• [Direction] Can you quote the records below in full, word for word?

• [Information shown]
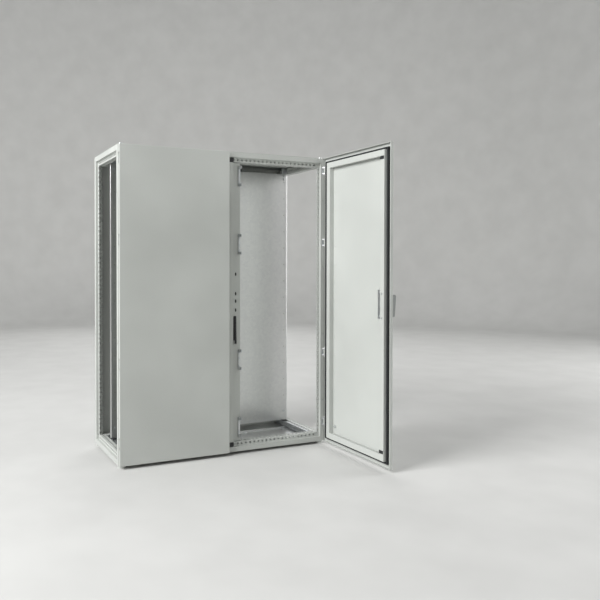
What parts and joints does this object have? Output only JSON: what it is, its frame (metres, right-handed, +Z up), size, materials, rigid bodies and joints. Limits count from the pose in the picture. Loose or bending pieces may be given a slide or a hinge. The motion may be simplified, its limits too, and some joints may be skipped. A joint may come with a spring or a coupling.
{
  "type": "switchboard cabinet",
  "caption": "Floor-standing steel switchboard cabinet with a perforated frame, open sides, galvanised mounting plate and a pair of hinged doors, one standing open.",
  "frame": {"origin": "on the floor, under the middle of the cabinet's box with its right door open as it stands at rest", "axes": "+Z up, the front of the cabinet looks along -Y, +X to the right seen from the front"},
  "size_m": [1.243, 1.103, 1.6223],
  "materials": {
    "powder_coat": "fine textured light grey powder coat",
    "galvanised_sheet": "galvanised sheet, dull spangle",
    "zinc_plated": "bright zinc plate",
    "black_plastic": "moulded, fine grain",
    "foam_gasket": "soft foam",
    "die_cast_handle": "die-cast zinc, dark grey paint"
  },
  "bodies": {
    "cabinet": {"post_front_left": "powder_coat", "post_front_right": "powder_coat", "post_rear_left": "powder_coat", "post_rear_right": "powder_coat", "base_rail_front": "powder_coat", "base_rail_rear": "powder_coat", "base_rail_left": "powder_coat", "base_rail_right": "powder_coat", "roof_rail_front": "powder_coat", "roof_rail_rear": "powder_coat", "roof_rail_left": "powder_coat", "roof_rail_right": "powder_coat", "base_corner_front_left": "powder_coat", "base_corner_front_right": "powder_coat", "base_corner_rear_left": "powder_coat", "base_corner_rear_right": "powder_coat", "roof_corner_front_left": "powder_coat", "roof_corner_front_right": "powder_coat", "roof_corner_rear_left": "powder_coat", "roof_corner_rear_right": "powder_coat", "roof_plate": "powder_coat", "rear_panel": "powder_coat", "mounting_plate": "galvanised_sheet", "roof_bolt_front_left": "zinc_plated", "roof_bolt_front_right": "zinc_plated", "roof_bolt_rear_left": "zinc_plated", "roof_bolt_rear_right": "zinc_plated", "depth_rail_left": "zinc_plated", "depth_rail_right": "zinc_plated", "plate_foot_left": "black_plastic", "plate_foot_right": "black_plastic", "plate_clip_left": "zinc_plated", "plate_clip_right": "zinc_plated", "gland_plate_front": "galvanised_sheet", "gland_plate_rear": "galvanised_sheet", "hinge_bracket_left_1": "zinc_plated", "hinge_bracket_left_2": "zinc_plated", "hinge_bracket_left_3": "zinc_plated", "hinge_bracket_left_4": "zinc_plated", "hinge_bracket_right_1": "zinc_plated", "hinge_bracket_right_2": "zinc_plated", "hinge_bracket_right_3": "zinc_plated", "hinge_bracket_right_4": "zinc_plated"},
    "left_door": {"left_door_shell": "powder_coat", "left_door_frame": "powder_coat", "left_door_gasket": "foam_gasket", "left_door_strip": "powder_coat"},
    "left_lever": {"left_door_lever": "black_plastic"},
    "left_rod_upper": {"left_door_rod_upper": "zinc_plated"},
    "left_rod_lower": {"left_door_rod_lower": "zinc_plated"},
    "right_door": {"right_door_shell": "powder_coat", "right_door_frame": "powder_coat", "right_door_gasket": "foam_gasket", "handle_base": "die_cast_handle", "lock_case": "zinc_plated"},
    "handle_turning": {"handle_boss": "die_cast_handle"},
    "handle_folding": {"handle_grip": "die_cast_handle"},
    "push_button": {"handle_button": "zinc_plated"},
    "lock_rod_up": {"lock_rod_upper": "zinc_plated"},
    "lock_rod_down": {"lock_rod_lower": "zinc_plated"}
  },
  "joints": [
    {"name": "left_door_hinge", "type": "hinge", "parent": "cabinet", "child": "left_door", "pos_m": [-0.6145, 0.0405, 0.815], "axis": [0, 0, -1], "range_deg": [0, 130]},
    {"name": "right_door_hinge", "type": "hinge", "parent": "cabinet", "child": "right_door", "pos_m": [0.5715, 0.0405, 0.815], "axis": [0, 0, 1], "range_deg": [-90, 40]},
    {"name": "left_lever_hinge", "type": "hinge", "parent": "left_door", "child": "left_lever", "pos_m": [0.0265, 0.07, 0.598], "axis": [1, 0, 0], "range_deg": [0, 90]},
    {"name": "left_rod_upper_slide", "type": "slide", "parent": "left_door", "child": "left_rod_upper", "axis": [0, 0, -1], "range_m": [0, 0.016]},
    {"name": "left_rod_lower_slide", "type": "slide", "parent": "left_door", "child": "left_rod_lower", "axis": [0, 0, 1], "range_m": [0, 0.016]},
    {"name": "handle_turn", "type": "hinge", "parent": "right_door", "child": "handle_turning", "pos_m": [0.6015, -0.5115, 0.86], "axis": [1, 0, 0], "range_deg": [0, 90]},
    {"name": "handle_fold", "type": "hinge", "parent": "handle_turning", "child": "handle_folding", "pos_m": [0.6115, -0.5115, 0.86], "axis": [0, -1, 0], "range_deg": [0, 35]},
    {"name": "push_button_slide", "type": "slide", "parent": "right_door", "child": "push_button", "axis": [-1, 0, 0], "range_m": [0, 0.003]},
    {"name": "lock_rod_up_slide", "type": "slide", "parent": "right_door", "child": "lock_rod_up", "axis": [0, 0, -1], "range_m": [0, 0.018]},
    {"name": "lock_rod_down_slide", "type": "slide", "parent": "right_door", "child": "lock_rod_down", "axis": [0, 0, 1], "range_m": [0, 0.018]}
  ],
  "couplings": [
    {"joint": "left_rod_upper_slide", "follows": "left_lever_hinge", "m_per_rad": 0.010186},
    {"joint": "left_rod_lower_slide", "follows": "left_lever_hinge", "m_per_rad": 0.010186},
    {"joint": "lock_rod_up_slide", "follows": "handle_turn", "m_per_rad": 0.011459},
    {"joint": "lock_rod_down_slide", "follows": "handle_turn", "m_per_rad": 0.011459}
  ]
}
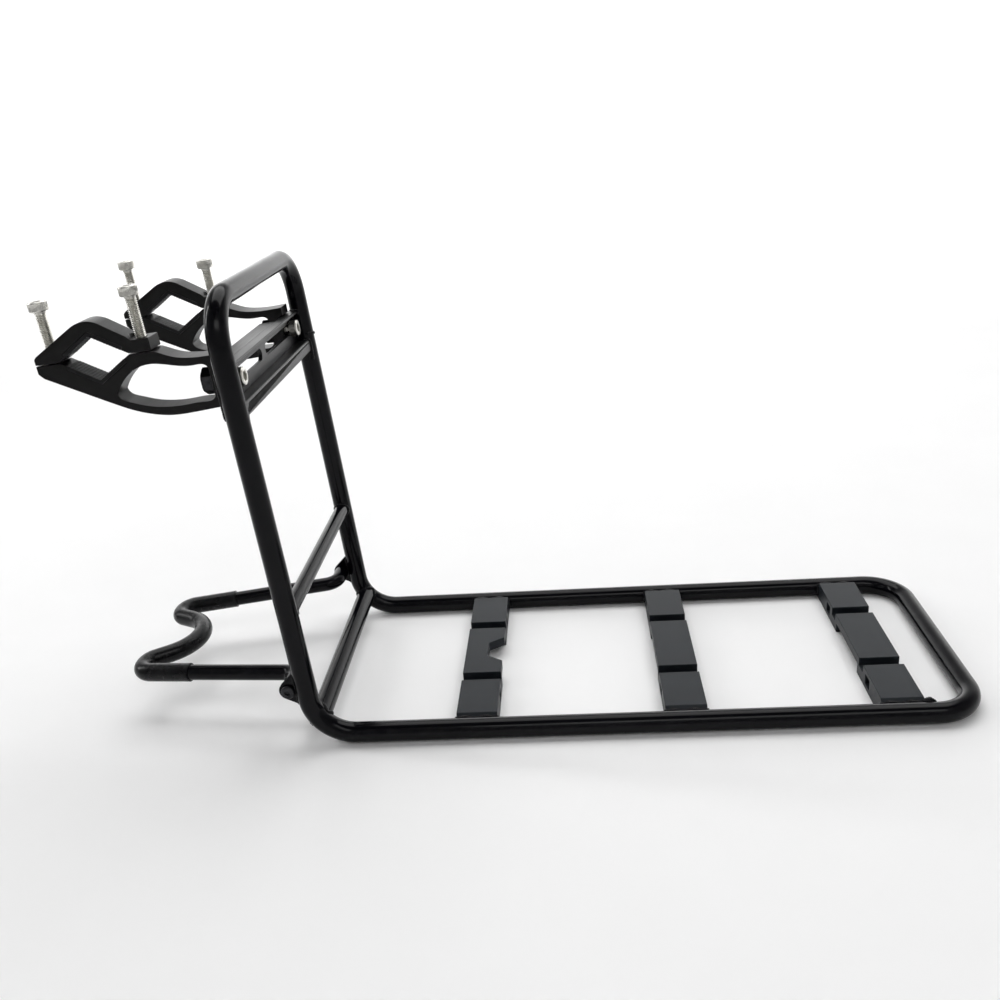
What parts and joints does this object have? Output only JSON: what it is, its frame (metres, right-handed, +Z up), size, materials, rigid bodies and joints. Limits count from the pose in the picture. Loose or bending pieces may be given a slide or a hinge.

• [Exercise output]
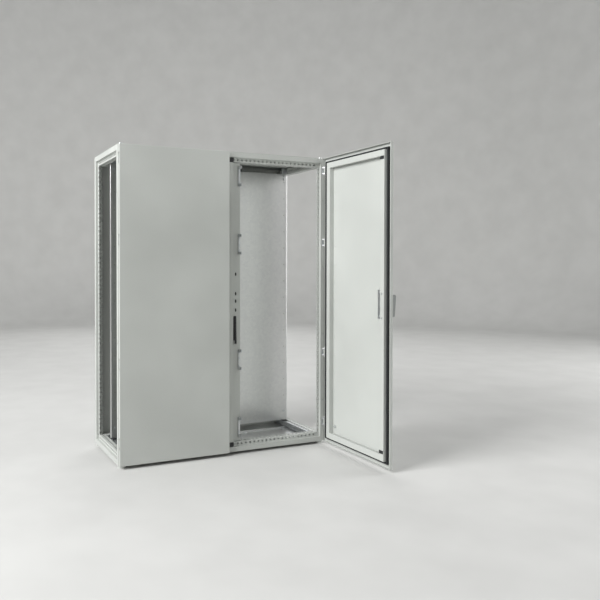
What parts and joints does this object have? Output only JSON: what it is, its frame (metres, right-handed, +Z up), size, materials, rigid bodies and joints. Limits count from the pose in the picture. Loose or bending pieces may be given a slide or a hinge. The motion may be simplified, its limits too, and some joints may be skipped. A joint may come with a spring or a coupling.
{
  "type": "switchboard cabinet",
  "caption": "Floor-standing steel switchboard cabinet with a perforated frame, open sides, galvanised mounting plate and a pair of hinged doors, one standing open.",
  "frame": {"origin": "on the floor, under the middle of the cabinet's box with its right door open as it stands at rest", "axes": "+Z up, the front of the cabinet looks along -Y, +X to the right seen from the front"},
  "size_m": [1.243, 1.103, 1.6223],
  "materials": {
    "powder_coat": "fine textured light grey powder coat",
    "galvanised_sheet": "galvanised sheet, dull spangle",
    "zinc_plated": "bright zinc plate",
    "black_plastic": "moulded, fine grain",
    "foam_gasket": "soft foam",
    "die_cast_handle": "die-cast zinc, dark grey paint"
  },
  "bodies": {
    "cabinet": {"post_front_left": "powder_coat", "post_front_right": "powder_coat", "post_rear_left": "powder_coat", "post_rear_right": "powder_coat", "base_rail_front": "powder_coat", "base_rail_rear": "powder_coat", "base_rail_left": "powder_coat", "base_rail_right": "powder_coat", "roof_rail_front": "powder_coat", "roof_rail_rear": "powder_coat", "roof_rail_left": "powder_coat", "roof_rail_right": "powder_coat", "base_corner_front_left": "powder_coat", "base_corner_front_right": "powder_coat", "base_corner_rear_left": "powder_coat", "base_corner_rear_right": "powder_coat", "roof_corner_front_left": "powder_coat", "roof_corner_front_right": "powder_coat", "roof_corner_rear_left": "powder_coat", "roof_corner_rear_right": "powder_coat", "roof_plate": "powder_coat", "rear_panel": "powder_coat", "mounting_plate": "galvanised_sheet", "roof_bolt_front_left": "zinc_plated", "roof_bolt_front_right": "zinc_plated", "roof_bolt_rear_left": "zinc_plated", "roof_bolt_rear_right": "zinc_plated", "depth_rail_left": "zinc_plated", "depth_rail_right": "zinc_plated", "plate_foot_left": "black_plastic", "plate_foot_right": "black_plastic", "plate_clip_left": "zinc_plated", "plate_clip_right": "zinc_plated", "gland_plate_front": "galvanised_sheet", "gland_plate_rear": "galvanised_sheet", "hinge_bracket_left_1": "zinc_plated", "hinge_bracket_left_2": "zinc_plated", "hinge_bracket_left_3": "zinc_plated", "hinge_bracket_left_4": "zinc_plated", "hinge_bracket_right_1": "zinc_plated", "hinge_bracket_right_2": "zinc_plated", "hinge_bracket_right_3": "zinc_plated", "hinge_bracket_right_4": "zinc_plated"},
    "left_door": {"left_door_shell": "powder_coat", "left_door_frame": "powder_coat", "left_door_gasket": "foam_gasket", "left_door_strip": "powder_coat"},
    "left_lever": {"left_door_lever": "black_plastic"},
    "left_rod_upper": {"left_door_rod_upper": "zinc_plated"},
    "left_rod_lower": {"left_door_rod_lower": "zinc_plated"},
    "right_door": {"right_door_shell": "powder_coat", "right_door_frame": "powder_coat", "right_door_gasket": "foam_gasket", "handle_base": "die_cast_handle", "lock_case": "zinc_plated"},
    "handle_turning": {"handle_boss": "die_cast_handle"},
    "handle_folding": {"handle_grip": "die_cast_handle"},
    "push_button": {"handle_button": "zinc_plated"},
    "lock_rod_up": {"lock_rod_upper": "zinc_plated"},
    "lock_rod_down": {"lock_rod_lower": "zinc_plated"}
  },
  "joints": [
    {"name": "left_door_hinge", "type": "hinge", "parent": "cabinet", "child": "left_door", "pos_m": [-0.6145, 0.0405, 0.815], "axis": [0, 0, -1], "range_deg": [0, 130]},
    {"name": "right_door_hinge", "type": "hinge", "parent": "cabinet", "child": "right_door", "pos_m": [0.5715, 0.0405, 0.815], "axis": [0, 0, 1], "range_deg": [-90, 40]},
    {"name": "left_lever_hinge", "type": "hinge", "parent": "left_door", "child": "left_lever", "pos_m": [0.0265, 0.07, 0.598], "axis": [1, 0, 0], "range_deg": [0, 90]},
    {"name": "left_rod_upper_slide", "type": "slide", "parent": "left_door", "child": "left_rod_upper", "axis": [0, 0, -1], "range_m": [0, 0.016]},
    {"name": "left_rod_lower_slide", "type": "slide", "parent": "left_door", "child": "left_rod_lower", "axis": [0, 0, 1], "range_m": [0, 0.016]},
    {"name": "handle_turn", "type": "hinge", "parent": "right_door", "child": "handle_turning", "pos_m": [0.6015, -0.5115, 0.86], "axis": [1, 0, 0], "range_deg": [0, 90]},
    {"name": "handle_fold", "type": "hinge", "parent": "handle_turning", "child": "handle_folding", "pos_m": [0.6115, -0.5115, 0.86], "axis": [0, -1, 0], "range_deg": [0, 35]},
    {"name": "push_button_slide", "type": "slide", "parent": "right_door", "child": "push_button", "axis": [-1, 0, 0], "range_m": [0, 0.003]},
    {"name": "lock_rod_up_slide", "type": "slide", "parent": "right_door", "child": "lock_rod_up", "axis": [0, 0, -1], "range_m": [0, 0.018]},
    {"name": "lock_rod_down_slide", "type": "slide", "parent": "right_door", "child": "lock_rod_down", "axis": [0, 0, 1], "range_m": [0, 0.018]}
  ],
  "couplings": [
    {"joint": "left_rod_upper_slide", "follows": "left_lever_hinge", "m_per_rad": 0.010186},
    {"joint": "left_rod_lower_slide", "follows": "left_lever_hinge", "m_per_rad": 0.010186},
    {"joint": "lock_rod_up_slide", "follows": "handle_turn", "m_per_rad": 0.011459},
    {"joint": "lock_rod_down_slide", "follows": "handle_turn", "m_per_rad": 0.011459}
  ]
}
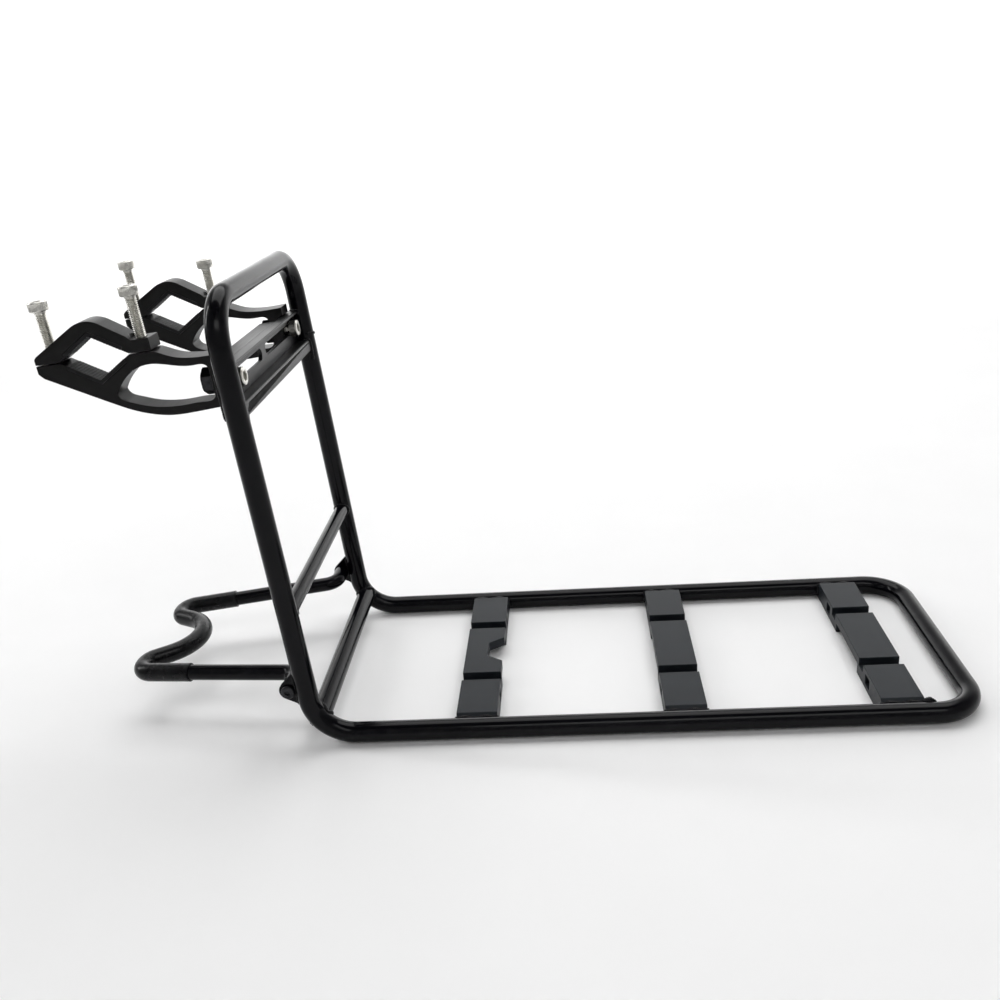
What parts and joints does this object have? Output only JSON: what it is, its frame (metres, right-handed, +Z up), size, materials, rigid bodies and joints. Limits count from the pose in the picture. Loose or bending pieces may be given a slide or a hinge.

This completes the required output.